On a parallel track, Saudi Arabia had reached understandings with the Houthis, which were supposed to be announced earlier this year. However, the outbreak of the Gaza war and the Houthis’ involvement through maritime attacks prompted the Biden administration to freeze the “roadmap”—a deal in which the Yemeni government was notably not involved.
Some analysts believe Saudi Arabia’s reluctance to resume military escalation in Yemen stems from its focus on major economic projects, which may also explain its rapprochement with Tehran. Others argue that Riyadh has already achieved most of its objectives in Yemen—though not necessarily the ones it declared when it first intervened.
As for the UAE, it has used its involvement in Yemen to expand its influence in the south, including control over strategic islands like Socotra and Mayun. It has also supported the formation of political and military groups that push for partition—an agenda that starkly contradicts the original goals of the Arab coalition.

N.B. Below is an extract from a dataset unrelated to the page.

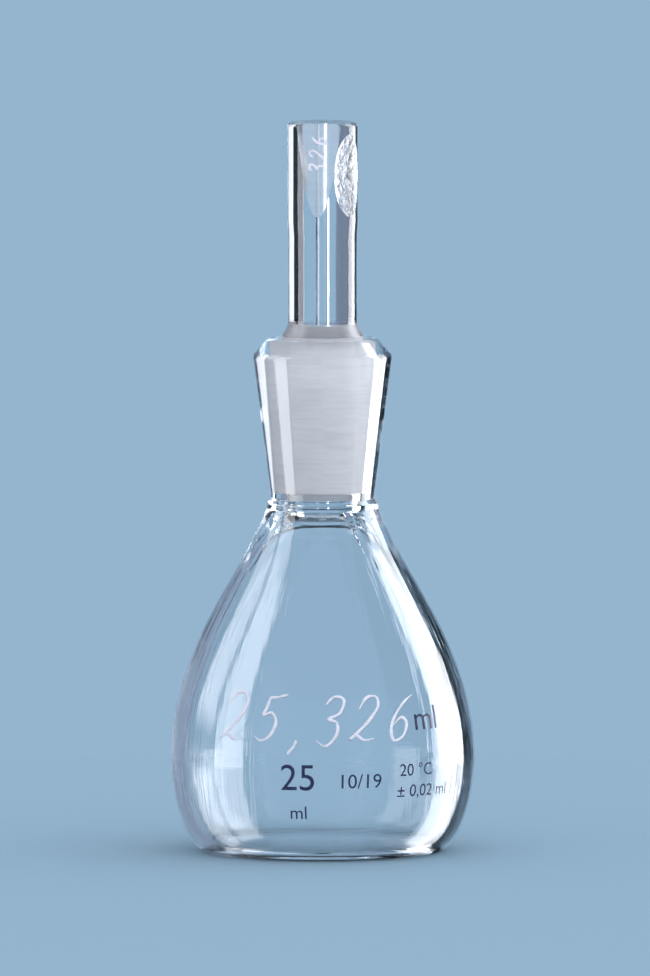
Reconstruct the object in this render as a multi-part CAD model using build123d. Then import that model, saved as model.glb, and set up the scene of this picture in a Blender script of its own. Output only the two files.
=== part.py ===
"""Pycnometer: a pear-shaped glass density bottle with a ground cone stopper that has a capillary through it.

All sizes are in millimetres. The origin is the centre of the ring that the bottle stands on, and +Z is up.
The bottle is one blown piece of glass and the stopper is another. Each is a turned outline; the top of the
stopper is pressed flat at two sides and ground off at the front.
"""

import os
from math import atan2, cos, degrees, hypot, radians, sin, sqrt

from build123d import *

# Bottle, outside
BELLY_RADIUS = 18.9
BELLY_HEIGHT = 11.7
FOOT_RADIUS = 14.2
FOOT_RING_WIDTH = 1.4
PUNT_RISE = 0.35
FOOT_REACH = 3.0
BELLY_REACH_DOWN = 4.25
BELLY_REACH_UP = 12.5
SHOULDER_REACH = 9.5
SHOULDER_ANGLE = 24.0
ROOT_RADIUS = 7.3
ROOT_HEIGHT = 41.6

# Bottle, wall
BELLY_WALL = 1.7
FLOOR_THICKNESS = 1.25
FLOOR_INSET = 0.8
FLOOR_DOME = 0.35
INNER_FOOT_REACH = 2.3
INNER_BELLY_REACH_DOWN = 4.3
INNER_BELLY_REACH_UP = 11.8
INNER_SHOULDER_REACH = 4.2
INNER_SHOULDER_ANGLE = 52.0
THROAT_FLARE = 0.7
THROAT_END_RISE = 0.4

# Neck
THROAT_LENGTH = 3.2
NECK_TOP_RADIUS = 8.65
RIM_WIDTH = 1.75
RIM_BEVEL = 2.1
BEAD_SWELL = 0.4
BEAD_START = 1.0
BEAD_LENGTH = 0.7
GROOVE_DEPTH = 0.9
GROOVE_RISE = 0.6
EDGE_ROUND = 0.25
BEVEL_ROUND = 1.0

# Ground joint: 10 mm at its wide end, 19 mm long, and 1 in 10 on the diameter
JOINT_DIAMETER = 10.0
JOINT_LENGTH = 19.0
JOINT_TAPER = 0.1
JOINT_CLEARANCE = 0.02

# Stopper
CONE_ABOVE_RIM = 0.3
CONE_BELOW_SOCKET = 2.1
CONE_END_ROUND = 0.35
SLOPE_HEIGHT = 1.4
ROD_RADIUS = 4.27
ROD_LENGTH = 25.1
GRIP_SWELL = 0.11
GRIP_LENGTH = 12.4
GRIP_BLEND = 1.6
TOP_ROUND = 0.6
CAPILLARY_RADIUS = 0.6

# Stopper grip: one ground face in front and two pressed hollows, opposite each other
FACE_DEPTH = 1.0
FACE_LENGTH = 11.5
FACE_TURN = -8.0
HOLLOW_DEPTH = 0.62
HOLLOW_LENGTH = 10.2
HOLLOW_BELOW_TOP = 6.5
HOLLOW_TURN = 50.0

# Places that follow from the sizes above
JOINT_END_HEIGHT = ROOT_HEIGHT + THROAT_LENGTH
THROAT_END_HEIGHT = ROOT_HEIGHT + THROAT_END_RISE
RIM_HEIGHT = JOINT_END_HEIGHT + JOINT_LENGTH
JOINT_RADIUS = JOINT_DIAMETER / 2
JOINT_SLOPE = JOINT_TAPER / 2
THROAT_RADIUS = JOINT_RADIUS - JOINT_SLOPE * JOINT_LENGTH
CONE_TOP_HEIGHT = RIM_HEIGHT + CONE_ABOVE_RIM
CONE_END_HEIGHT = JOINT_END_HEIGHT - CONE_BELOW_SOCKET
ROD_START_HEIGHT = CONE_TOP_HEIGHT + SLOPE_HEIGHT
TOP_HEIGHT = ROD_START_HEIGHT + ROD_LENGTH
GRIP_RADIUS = ROD_RADIUS + GRIP_SWELL


def cone_radius(height):
    """Radius of the stopper's ground cone at a height."""
    return JOINT_RADIUS - JOINT_CLEARANCE + JOINT_SLOPE * (height - RIM_HEIGHT)


def dome_arc(edge_radius, edge_height, rise):
    """Shallow arc from an edge up to the axis, level where it meets the axis."""
    sphere = (edge_radius**2 + rise**2) / (2 * rise)
    half = edge_radius / 2
    half_height = edge_height + rise - sphere + sqrt(sphere**2 - half**2)
    return ThreePointArc((edge_radius, edge_height), (half, half_height), (0, edge_height + rise))


def dome_edge_slope(edge_radius, rise):
    """Angle, in radians, at which such an arc leaves its edge."""
    return 2 * atan2(rise, edge_radius)


def bottle_outside():
    """The foot, belly and shoulder, up to the root of the neck."""
    angle = radians(SHOULDER_ANGLE)
    Bezier(
        (FOOT_RADIUS, 0),
        (FOOT_RADIUS + FOOT_REACH, 0),
        (BELLY_RADIUS, BELLY_HEIGHT - BELLY_REACH_DOWN),
        (BELLY_RADIUS, BELLY_HEIGHT),
    )
    Bezier(
        (BELLY_RADIUS, BELLY_HEIGHT),
        (BELLY_RADIUS, BELLY_HEIGHT + BELLY_REACH_UP),
        (ROOT_RADIUS + SHOULDER_REACH * sin(angle), ROOT_HEIGHT - SHOULDER_REACH * cos(angle)),
        (ROOT_RADIUS, ROOT_HEIGHT),
    )


def bottle_neck():
    """The bead at the root, the tapered neck, its bevelled rim and the ground socket."""
    bead_radius = ROOT_RADIUS - BEAD_SWELL
    bead_top = ROOT_HEIGHT + BEAD_START + BEAD_LENGTH
    FilletPolyline(
        (ROOT_RADIUS, ROOT_HEIGHT),
        (bead_radius, ROOT_HEIGHT + BEAD_START),
        (bead_radius, bead_top),
        (ROOT_RADIUS - GROOVE_DEPTH, bead_top + GROOVE_RISE),
        (NECK_TOP_RADIUS, RIM_HEIGHT - RIM_BEVEL),
        (JOINT_RADIUS + RIM_WIDTH, RIM_HEIGHT),
        (JOINT_RADIUS, RIM_HEIGHT),
        (THROAT_RADIUS, JOINT_END_HEIGHT),
        radius=[EDGE_ROUND] * 3 + [BEVEL_ROUND] * 2 + [EDGE_ROUND],
    )


def bottle_inside():
    """The throat, the inside of the shoulder and belly, and the domed floor."""
    angle = radians(INNER_SHOULDER_ANGLE)
    inner_radius = BELLY_RADIUS - BELLY_WALL
    flare_start = (THROAT_RADIUS, THROAT_END_HEIGHT)
    flare_end = (
        THROAT_RADIUS + THROAT_FLARE * (1 - cos(angle)),
        THROAT_END_HEIGHT - THROAT_FLARE * sin(angle),
    )
    flare_middle = (
        THROAT_RADIUS + THROAT_FLARE * (1 - cos(angle / 2)),
        THROAT_END_HEIGHT - THROAT_FLARE * sin(angle / 2),
    )
    floor_radius = FOOT_RADIUS - FLOOR_INSET
    slope = dome_edge_slope(floor_radius, FLOOR_DOME)
    Line((THROAT_RADIUS, JOINT_END_HEIGHT), flare_start)
    ThreePointArc(flare_start, flare_middle, flare_end)
    Bezier(
        flare_end,
        (flare_end[0] + INNER_SHOULDER_REACH * sin(angle), flare_end[1] - INNER_SHOULDER_REACH * cos(angle)),
        (inner_radius, BELLY_HEIGHT + INNER_BELLY_REACH_UP),
        (inner_radius, BELLY_HEIGHT),
    )
    Bezier(
        (inner_radius, BELLY_HEIGHT),
        (inner_radius, BELLY_HEIGHT - INNER_BELLY_REACH_DOWN),
        (floor_radius + INNER_FOOT_REACH * cos(slope), FLOOR_THICKNESS - INNER_FOOT_REACH * sin(slope)),
        (floor_radius, FLOOR_THICKNESS),
    )
    dome_arc(floor_radius, FLOOR_THICKNESS, FLOOR_DOME)


def make_bottle():
    """The blown bottle, turned from its outline."""
    ring_inside = FOOT_RADIUS - FOOT_RING_WIDTH
    with BuildPart() as bottle:
        with BuildSketch(Plane.XZ):
            with BuildLine():
                bottle_outside()
                bottle_neck()
                bottle_inside()
                Line((0, FLOOR_THICKNESS + FLOOR_DOME), (0, PUNT_RISE))
                dome_arc(ring_inside, 0, PUNT_RISE)
                Line((ring_inside, 0), (FOOT_RADIUS, 0))
            make_face()
        revolve(axis=Axis.Z)
    return bottle.part


def stopper_blank():
    """The stopper before its grip is pressed and ground, with the capillary through it."""
    with BuildPart() as blank:
        with BuildSketch(Plane.XZ):
            with BuildLine():
                outside = FilletPolyline(
                    (CAPILLARY_RADIUS, CONE_END_HEIGHT),
                    (cone_radius(CONE_END_HEIGHT), CONE_END_HEIGHT),
                    (cone_radius(CONE_TOP_HEIGHT), CONE_TOP_HEIGHT),
                    (ROD_RADIUS, ROD_START_HEIGHT),
                    (ROD_RADIUS, TOP_HEIGHT - GRIP_LENGTH - GRIP_BLEND),
                    (GRIP_RADIUS, TOP_HEIGHT - GRIP_LENGTH),
                    (GRIP_RADIUS, TOP_HEIGHT),
                    (CAPILLARY_RADIUS, TOP_HEIGHT),
                    radius=[CONE_END_ROUND, EDGE_ROUND, EDGE_ROUND, BEVEL_ROUND, BEVEL_ROUND, TOP_ROUND],
                )
                Line(outside @ 1, outside @ 0)
            make_face()
        revolve(axis=Axis.Z)
    return blank.part


def ground_face_tool():
    """The block that grinding takes off the front of the grip. It runs out at the face's lower end."""
    reach = 4 * GRIP_RADIUS
    tilt = degrees(atan2(FACE_DEPTH, FACE_LENGTH))
    block = Box(reach, reach, 2 * reach, align=(Align.CENTER, Align.MAX, Align.CENTER))
    run_out = Pos(0, -GRIP_RADIUS, TOP_HEIGHT - FACE_LENGTH)
    return Rot(0, 0, FACE_TURN) * run_out * Rot(-tilt, 0, 0) * block


def pressed_hollow_tool(turn):
    """The barrel of the pressing tool, level, sunk into the grip to the hollow's depth."""
    half = HOLLOW_LENGTH / 2
    barrel_radius = (half**2 + HOLLOW_DEPTH**2) / (2 * HOLLOW_DEPTH)
    barrel = Rot(0, 90, 0) * Cylinder(barrel_radius, 4 * GRIP_RADIUS)
    away = GRIP_RADIUS - HOLLOW_DEPTH + barrel_radius
    return Rot(0, 0, turn) * Pos(0, -away, TOP_HEIGHT - HOLLOW_BELOW_TOP) * barrel


def make_stopper():
    """The capillary stopper, with its pressed and ground grip."""
    stopper = stopper_blank()
    stopper -= ground_face_tool()
    for turn in (HOLLOW_TURN, HOLLOW_TURN + 180):
        stopper -= pressed_hollow_tool(turn)
    return stopper


def main():
    os.makedirs("parts", exist_ok=True)
    for name, shape in (("bottle", make_bottle()), ("stopper", make_stopper())):
        export_step(shape, f"parts/{name}.step")


main()
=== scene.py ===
"""Density bottle: a pear-shaped glass bottle with a ground neck, and its capillary stopper.

Settings are in metres and degrees. The bottle stands at the origin, +Z is up and its marks face -Y.
The two glasses are turned from their outlines, the stopper's grip is then pressed and ground, and the
scribed numbers and enamel marks lie on the finished glass.
"""

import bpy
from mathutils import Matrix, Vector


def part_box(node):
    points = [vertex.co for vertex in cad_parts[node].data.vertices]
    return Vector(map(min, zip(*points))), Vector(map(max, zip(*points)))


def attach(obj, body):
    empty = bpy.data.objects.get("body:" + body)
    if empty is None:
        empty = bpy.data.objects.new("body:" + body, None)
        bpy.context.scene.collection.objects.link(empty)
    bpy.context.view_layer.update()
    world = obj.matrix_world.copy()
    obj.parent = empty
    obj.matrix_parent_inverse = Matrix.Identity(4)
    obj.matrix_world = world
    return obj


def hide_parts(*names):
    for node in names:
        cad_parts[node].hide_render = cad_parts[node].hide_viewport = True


bl_info = {
    "name": "Density Bottle",
    "version": (1, 0, 0),
    "blender": (4, 5, 0),
    "location": "3D View > Sidebar > Density Bottle",
    "description": "Builds a glass density bottle with a ground neck and a capillary stopper",
    "category": "Add Mesh",
}

from math import atan2, ceil, cos, degrees, hypot, pi, radians, sin, sqrt

import bmesh
import bpy
from mathutils import Matrix, Vector

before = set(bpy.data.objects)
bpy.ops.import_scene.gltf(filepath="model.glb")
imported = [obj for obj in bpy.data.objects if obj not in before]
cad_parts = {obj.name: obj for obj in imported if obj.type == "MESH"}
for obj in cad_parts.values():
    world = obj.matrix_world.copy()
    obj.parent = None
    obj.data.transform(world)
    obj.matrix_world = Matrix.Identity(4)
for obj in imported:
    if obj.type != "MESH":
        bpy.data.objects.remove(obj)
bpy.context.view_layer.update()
BOTTLE_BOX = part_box("bottle")

MM = 0.001


def length(name, description, millimetres):
    """A size in the settings, given here in millimetres and kept in metres."""
    return bpy.props.FloatProperty(
        name=name,
        description=description,
        default=millimetres * MM,
        min=0.0,
        precision=5,
        subtype="DISTANCE",
        unit="LENGTH",
    )


def turn(name, description, angle):
    """An angle in the settings, given here in degrees."""
    return bpy.props.FloatProperty(
        name=name, description=description, default=radians(angle), subtype="ANGLE", unit="ROTATION"
    )


def strength(name, description, value, **limits):
    """A plain number in the settings, 0 or more."""
    return bpy.props.FloatProperty(name=name, description=description, default=value, min=0.0, **limits)


def share(name, description, value):
    """A plain share from 0 to 1 in the settings."""
    return strength(name, description, value, max=1.0, subtype="FACTOR")


def colour(name, description, value):
    """A colour in the settings."""
    return bpy.props.FloatVectorProperty(
        name=name, description=description, default=value, min=0.0, max=1.0, size=3, subtype="COLOR"
    )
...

In light of these developments, I am reminded of remarks I made three months ago during a forum hosted by the Mocha Center for Studies on X, where I noted that Trump’s expected approach toward the Houthis would not significantly differ from that of his predecessor: focused on deterrence, avoiding ground intervention, and shielding Saudi Arabia from direct pressure that might provoke retaliatory Houthi attacks.
Naturally, some continue to propose a limited military action by Yemeni forces to liberate Hodeidah and push the Houthis away from the coast. But even if such a scenario succeeds, it wouldn’t necessarily end Houthi attacks, given their capacity to launch missiles and drones from other areas—meaning the threat would still persist.
In the end, the objective of the U.S. deterrence policy is clear: it has nothing to do with restoring the Yemeni state, which cannot be achieved through external bets. That will require a serious Yemeni strategy and genuine political will. Without those, Yemen will remain a battleground for other powers and their interests—not a platform for reclaiming the state or Yemeni dignity.